> [Material provided]
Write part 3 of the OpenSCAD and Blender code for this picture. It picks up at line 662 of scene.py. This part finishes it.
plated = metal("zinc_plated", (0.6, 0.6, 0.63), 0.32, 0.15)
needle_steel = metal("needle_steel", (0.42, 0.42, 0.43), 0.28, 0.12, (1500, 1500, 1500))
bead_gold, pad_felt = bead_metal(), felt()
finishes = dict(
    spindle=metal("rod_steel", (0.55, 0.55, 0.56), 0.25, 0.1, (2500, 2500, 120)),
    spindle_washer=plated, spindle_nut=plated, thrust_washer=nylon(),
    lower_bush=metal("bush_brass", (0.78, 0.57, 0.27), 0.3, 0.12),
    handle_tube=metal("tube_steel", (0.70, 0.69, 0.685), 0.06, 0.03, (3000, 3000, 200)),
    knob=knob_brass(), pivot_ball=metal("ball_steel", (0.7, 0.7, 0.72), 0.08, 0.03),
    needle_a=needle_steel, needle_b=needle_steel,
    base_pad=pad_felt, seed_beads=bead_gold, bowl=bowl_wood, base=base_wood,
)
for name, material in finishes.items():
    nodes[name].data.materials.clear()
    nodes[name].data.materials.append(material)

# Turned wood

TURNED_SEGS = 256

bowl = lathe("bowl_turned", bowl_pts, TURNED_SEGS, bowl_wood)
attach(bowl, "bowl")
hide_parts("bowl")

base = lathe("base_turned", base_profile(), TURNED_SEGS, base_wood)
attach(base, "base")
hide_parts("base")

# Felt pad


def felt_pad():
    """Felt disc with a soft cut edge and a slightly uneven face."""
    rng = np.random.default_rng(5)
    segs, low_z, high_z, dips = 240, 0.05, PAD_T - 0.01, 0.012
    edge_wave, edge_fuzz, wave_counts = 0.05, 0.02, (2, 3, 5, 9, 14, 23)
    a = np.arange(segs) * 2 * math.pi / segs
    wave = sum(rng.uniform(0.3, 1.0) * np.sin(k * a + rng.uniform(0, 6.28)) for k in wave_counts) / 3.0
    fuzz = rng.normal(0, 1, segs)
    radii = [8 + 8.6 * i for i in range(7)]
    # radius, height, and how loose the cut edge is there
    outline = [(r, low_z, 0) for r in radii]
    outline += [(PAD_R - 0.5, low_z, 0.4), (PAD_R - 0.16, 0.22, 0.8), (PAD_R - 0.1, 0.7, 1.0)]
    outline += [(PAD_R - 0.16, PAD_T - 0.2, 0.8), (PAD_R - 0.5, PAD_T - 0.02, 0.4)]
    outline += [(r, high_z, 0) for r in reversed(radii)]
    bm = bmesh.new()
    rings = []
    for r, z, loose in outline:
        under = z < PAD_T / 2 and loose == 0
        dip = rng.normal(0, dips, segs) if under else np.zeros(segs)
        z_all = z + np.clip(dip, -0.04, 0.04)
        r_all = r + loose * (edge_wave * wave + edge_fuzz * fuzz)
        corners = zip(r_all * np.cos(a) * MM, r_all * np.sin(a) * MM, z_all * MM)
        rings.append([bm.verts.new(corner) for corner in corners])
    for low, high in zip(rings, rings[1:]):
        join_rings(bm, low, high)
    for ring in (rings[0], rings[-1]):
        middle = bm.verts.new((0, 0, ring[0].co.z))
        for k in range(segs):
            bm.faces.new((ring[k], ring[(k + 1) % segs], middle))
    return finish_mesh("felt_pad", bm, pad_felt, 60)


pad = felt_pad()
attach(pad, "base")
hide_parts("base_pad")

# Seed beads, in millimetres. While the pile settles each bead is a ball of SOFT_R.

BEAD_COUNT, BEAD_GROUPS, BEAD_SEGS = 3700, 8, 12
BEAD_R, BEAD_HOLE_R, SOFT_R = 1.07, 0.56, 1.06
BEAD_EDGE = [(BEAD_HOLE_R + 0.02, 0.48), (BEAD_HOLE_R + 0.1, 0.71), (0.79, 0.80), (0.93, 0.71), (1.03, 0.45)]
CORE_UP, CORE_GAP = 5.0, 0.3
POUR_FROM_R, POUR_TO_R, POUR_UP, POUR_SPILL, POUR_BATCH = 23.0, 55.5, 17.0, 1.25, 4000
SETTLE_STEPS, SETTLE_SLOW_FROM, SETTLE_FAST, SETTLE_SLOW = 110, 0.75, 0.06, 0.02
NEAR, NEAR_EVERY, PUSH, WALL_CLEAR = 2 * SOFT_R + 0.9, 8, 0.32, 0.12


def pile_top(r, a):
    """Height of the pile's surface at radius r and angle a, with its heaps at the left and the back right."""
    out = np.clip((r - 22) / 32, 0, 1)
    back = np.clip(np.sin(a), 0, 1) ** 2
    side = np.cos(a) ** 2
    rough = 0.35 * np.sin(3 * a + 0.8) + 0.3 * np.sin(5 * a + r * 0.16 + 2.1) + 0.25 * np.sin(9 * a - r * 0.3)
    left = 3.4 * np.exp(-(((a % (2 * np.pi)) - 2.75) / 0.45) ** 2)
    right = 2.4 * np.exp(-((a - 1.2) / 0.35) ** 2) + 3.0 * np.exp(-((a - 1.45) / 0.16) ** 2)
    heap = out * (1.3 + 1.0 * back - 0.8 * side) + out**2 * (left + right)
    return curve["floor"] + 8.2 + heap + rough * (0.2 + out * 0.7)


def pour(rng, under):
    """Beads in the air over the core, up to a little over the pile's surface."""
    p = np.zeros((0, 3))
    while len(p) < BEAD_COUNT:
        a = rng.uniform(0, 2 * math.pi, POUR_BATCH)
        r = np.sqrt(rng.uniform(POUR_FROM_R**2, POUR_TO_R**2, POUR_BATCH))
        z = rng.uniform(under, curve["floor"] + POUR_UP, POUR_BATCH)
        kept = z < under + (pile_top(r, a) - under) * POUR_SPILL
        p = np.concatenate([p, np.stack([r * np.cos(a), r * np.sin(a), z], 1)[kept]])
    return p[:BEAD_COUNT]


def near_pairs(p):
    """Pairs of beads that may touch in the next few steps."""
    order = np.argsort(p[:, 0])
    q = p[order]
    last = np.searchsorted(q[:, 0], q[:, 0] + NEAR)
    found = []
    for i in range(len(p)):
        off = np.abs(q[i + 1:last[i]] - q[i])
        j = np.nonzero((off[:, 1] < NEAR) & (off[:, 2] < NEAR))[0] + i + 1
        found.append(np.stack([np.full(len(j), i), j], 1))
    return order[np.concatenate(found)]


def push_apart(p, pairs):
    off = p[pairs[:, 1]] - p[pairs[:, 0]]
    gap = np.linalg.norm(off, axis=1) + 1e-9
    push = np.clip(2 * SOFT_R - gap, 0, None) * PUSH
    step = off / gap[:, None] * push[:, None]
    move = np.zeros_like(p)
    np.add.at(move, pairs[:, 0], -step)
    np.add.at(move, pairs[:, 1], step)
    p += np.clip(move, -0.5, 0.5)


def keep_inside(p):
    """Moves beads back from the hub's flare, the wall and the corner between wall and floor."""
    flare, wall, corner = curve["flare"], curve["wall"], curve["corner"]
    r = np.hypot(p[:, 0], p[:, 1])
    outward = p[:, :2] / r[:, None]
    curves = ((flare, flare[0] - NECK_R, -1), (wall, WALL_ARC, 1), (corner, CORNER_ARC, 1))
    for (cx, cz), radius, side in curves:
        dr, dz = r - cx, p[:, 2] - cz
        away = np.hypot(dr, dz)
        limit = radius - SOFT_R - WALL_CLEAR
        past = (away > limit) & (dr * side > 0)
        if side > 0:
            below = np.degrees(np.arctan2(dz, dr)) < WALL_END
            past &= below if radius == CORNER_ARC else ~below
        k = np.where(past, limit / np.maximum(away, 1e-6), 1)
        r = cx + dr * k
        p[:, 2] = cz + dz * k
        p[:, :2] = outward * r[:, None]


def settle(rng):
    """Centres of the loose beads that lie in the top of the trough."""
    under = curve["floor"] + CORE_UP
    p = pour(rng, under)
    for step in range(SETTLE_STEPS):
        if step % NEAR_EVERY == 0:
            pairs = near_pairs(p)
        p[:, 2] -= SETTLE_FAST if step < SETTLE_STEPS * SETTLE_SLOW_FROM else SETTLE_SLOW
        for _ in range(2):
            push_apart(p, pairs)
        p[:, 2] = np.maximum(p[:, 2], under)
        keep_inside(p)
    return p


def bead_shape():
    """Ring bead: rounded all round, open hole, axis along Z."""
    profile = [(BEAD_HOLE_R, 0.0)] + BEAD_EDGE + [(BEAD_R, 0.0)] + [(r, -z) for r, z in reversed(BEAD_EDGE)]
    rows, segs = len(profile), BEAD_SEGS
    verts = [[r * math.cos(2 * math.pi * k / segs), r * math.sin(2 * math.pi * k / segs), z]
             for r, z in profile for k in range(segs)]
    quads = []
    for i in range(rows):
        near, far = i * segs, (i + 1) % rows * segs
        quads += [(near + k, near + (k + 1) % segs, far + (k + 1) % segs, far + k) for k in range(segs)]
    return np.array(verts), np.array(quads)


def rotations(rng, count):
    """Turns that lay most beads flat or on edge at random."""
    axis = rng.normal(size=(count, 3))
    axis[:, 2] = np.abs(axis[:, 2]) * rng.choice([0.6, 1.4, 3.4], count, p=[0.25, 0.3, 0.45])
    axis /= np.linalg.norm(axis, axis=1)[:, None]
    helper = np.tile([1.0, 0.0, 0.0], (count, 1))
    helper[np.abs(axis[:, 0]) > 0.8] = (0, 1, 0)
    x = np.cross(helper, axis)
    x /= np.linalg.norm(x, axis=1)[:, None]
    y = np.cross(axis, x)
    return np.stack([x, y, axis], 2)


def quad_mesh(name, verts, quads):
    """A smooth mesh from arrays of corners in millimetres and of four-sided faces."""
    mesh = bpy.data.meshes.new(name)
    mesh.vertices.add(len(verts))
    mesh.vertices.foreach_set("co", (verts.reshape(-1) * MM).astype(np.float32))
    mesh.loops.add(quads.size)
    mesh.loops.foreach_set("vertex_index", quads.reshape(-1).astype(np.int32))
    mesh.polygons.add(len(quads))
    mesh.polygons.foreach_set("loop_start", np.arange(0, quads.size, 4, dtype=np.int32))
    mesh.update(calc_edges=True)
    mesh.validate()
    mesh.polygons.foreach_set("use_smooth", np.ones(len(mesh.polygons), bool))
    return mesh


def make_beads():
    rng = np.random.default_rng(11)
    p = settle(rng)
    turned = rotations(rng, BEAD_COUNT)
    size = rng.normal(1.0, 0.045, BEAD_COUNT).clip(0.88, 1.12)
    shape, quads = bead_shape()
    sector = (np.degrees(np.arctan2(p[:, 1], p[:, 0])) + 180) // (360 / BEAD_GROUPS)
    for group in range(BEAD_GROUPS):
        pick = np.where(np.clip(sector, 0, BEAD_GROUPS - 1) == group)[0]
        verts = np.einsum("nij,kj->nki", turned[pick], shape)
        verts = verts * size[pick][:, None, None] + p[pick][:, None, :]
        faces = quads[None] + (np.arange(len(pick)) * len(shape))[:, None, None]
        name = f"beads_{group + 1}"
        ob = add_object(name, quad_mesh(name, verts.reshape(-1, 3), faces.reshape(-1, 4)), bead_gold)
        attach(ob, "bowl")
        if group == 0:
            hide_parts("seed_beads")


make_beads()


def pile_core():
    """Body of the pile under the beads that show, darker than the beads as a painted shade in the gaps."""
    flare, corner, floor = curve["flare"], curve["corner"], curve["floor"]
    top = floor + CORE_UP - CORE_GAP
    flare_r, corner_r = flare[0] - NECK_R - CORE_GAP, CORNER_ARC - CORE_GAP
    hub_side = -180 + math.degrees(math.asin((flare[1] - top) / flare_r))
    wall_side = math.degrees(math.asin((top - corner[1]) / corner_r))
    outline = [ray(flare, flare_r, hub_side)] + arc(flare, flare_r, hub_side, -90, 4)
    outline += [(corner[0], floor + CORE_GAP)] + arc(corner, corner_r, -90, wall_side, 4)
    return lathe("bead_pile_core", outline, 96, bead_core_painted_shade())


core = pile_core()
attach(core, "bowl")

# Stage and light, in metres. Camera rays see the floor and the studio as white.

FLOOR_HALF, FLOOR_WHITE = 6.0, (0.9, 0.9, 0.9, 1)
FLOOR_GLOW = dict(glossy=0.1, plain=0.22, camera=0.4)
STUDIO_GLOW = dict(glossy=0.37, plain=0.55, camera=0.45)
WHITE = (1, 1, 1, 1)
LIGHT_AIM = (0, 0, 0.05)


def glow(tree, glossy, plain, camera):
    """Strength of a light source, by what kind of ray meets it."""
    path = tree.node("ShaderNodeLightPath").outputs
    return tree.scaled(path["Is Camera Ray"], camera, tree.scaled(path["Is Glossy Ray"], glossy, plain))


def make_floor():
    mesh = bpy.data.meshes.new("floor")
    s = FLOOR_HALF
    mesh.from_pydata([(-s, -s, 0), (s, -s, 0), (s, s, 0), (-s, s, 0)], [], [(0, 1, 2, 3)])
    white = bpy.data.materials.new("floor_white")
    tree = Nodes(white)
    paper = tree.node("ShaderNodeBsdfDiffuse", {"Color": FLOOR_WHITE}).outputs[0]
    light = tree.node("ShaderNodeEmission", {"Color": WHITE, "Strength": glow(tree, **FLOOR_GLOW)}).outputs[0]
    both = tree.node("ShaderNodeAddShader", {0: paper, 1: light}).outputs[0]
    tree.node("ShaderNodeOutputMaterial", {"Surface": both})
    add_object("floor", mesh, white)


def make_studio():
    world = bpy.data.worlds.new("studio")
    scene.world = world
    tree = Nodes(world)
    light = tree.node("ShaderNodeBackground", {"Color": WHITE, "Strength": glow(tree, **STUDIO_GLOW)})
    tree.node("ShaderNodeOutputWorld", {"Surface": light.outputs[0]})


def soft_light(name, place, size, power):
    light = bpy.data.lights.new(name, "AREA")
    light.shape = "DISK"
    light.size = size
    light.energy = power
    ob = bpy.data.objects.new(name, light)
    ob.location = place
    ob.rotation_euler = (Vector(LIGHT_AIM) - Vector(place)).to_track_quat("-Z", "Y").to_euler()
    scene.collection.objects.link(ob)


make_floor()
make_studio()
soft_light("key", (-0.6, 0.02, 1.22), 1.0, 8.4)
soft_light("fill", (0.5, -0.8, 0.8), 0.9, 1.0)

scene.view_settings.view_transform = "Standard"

> [Given exercise]
Check each line above for "scene" and return the ones that have it.

> [Task response]
Write part 3 of the OpenSCAD and Blender code for this picture. It picks up at line 662 of scene.py. This part finishes it.
    scene.world = world
    scene.collection.objects.link(ob)
scene.view_settings.view_transform = "Standard"